The second season is even better than the first in this regard. It begins with the Mandalorian trying to find more of his kind, who he believes can help him locate a Jedi to train the child he has been tasked with protecting. The season premiere is probably also the weakest link in the eight-episode chain; while it features the always-entertaining Timothy Olyphant playing Cobb Vanth (a deep cut for fans of the old expanded universe), it also meanders and fails to move the plot along, making it an odd candidate for the longest episode of the season at 54 minutes. The second episode is similarly unimportant to the larger storyline but makes up for it by dragging less.
From there on out, though, there are no more filler episodes, and show-runner Jon Favreau spoils fans with week after week of well-choreographed fight scenes, well-executed integration of beloved characters Bo-Katan Kryze, Ahsoka Tano, and Boba Fett into the series (the last two were so obviously successful that Disney has already announced spin-offs for both), and workmanlike development of the burgeoning father–son relationship between the Mandalorian and Grogu. The show-stopping performances of Rosario Dawson as Tano and Temuera Morrison as Fett have rightfully received most of the acclaim, but it’s the Mandalorian–Grogu pairing that really makes the show come together and ensures that there is an emotional payoff in the season finale. The little moments on the Mandalorian’s ship, the Razor Crest, that begin or punctuate episodes and show him chiding Grogu for playing with a lever handle or mistakenly enlisting him in repairs provide not only comic relief, but insight into how they’ve settled into their own comfortable domestic life in between on-screen adventures.
And that brings us to the finale, which has the Mandalorian reclaim his surrogate son from the clutches of the disappointing Moff Gideon only to lose him to a higher cause. Had it ended just a few minutes earlier, the finale would have been a great disappointment. Boba Fett, pound for pound already the coolest character in the show after one episode, is inexplicably left on his ship while a rescue team infiltrates Moff Gideon’s. Meanwhile, the four women who accompany the title character — Bo-Katan, Cara Dune, Fennec Shand, and Koska Reeves — easily cut down any and every stormtrooper in their way while the Mandalorian fights a darktrooper, Gideon’s brainchild, and then Gideon himself before scooping Grogu back into his arms.
After regrouping, the team finds itself trapped in the ship’s bridge, about to be overrun by a whole platoon of darktroopers. That’s when things get good. An X-wing flies by the window and docks in the hangar. Could it be?
When a cloaked figure ignites his lightsaber, there can be no doubt: Luke Skywalker is back.
With ease, the Jedi master cuts down the darktroopers, who, like their creator, prove to be entirely unworthy of dread. It’s a scene obviously meant to mirror that of Luke’s father in Rogue One. The reverent score and the interplay between unmediated color footage and black-and-white security-camera footage will give you the chills, as will some of the choreography. But the darktroopers’ slow, clunky movements and point-blank misfires do detract from the excitement somewhat — a flaw emblematic of the show’s larger struggle to provide its protagonist with a worthy opponent.

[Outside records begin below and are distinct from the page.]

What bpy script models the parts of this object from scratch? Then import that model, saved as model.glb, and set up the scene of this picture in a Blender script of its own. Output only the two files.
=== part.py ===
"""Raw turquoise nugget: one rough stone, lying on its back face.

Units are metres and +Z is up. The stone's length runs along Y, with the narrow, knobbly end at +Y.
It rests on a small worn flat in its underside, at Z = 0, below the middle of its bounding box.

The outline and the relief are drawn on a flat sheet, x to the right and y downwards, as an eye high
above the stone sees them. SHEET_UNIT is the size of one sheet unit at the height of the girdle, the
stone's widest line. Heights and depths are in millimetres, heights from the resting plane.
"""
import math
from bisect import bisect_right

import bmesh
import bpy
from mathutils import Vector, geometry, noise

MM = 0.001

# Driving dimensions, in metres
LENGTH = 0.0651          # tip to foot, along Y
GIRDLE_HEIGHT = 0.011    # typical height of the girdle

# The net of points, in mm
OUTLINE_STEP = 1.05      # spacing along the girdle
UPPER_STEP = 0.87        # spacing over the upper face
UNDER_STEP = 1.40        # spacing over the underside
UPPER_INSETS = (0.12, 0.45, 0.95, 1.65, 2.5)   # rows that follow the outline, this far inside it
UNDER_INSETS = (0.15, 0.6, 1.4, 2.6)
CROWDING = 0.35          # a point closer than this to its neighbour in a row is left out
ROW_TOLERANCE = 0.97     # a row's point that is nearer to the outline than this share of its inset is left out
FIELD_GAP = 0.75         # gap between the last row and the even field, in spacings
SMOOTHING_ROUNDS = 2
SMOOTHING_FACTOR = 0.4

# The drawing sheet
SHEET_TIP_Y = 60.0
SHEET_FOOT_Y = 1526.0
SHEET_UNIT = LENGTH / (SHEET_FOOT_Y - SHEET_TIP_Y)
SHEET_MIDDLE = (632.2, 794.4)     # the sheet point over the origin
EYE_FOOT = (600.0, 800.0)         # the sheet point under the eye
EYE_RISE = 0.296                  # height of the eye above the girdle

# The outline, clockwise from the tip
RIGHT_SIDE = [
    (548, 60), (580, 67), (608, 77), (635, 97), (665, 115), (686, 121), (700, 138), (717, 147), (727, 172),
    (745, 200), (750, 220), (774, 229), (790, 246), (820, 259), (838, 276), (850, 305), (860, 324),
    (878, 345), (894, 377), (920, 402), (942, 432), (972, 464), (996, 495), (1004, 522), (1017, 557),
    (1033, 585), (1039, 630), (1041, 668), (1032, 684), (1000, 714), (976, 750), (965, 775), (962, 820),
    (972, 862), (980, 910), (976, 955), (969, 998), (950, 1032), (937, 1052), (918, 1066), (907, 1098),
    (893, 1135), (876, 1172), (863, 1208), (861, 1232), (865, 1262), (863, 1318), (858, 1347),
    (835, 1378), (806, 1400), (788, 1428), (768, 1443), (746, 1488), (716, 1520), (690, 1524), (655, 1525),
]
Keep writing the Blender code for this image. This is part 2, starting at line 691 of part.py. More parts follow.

Once Luke finishes and officially reveals himself, it is time for one of the most heartbreaking scenes in Star Wars history, a goodbye between the Mandalorian and the child that sees the former break his most sacred rule and remove his helmet. It’s a moment that, in addition to its obvious emotional implications, echoes Darth Vader’s request that Luke remove his mask in Return of the Jedi so he could look at his son with his own eyes.
With the satisfying end of season two comes the end of the storyline that has dominated the first 16 episodes of the series, and truth be told, it feels like this should be the end of the series itself. A compelling story has been told, a concept has been more than proven, and excitement around the franchise has been revived. What’s more, I’m not sure that Pedro Pascal’s Mandalorian has been developed enough outside of his relationship with Grogu to carry the show on his own.
Still, Disney has already announced a season three, one that will almost certainly see him teaming up with Bo-Katan to take back their home world of Mandalore, a goal she brings up approximately every third time she speaks in the show. And so long as it carries that ineffable feeling we associate with Star Wars content, and pushes the right buttons at the right moments, it’ll do just fine. We fans of this franchise don’t demand perfection; respectable efforts that recapture the ineffable spirit of the movies we fell in love with way back when are enough.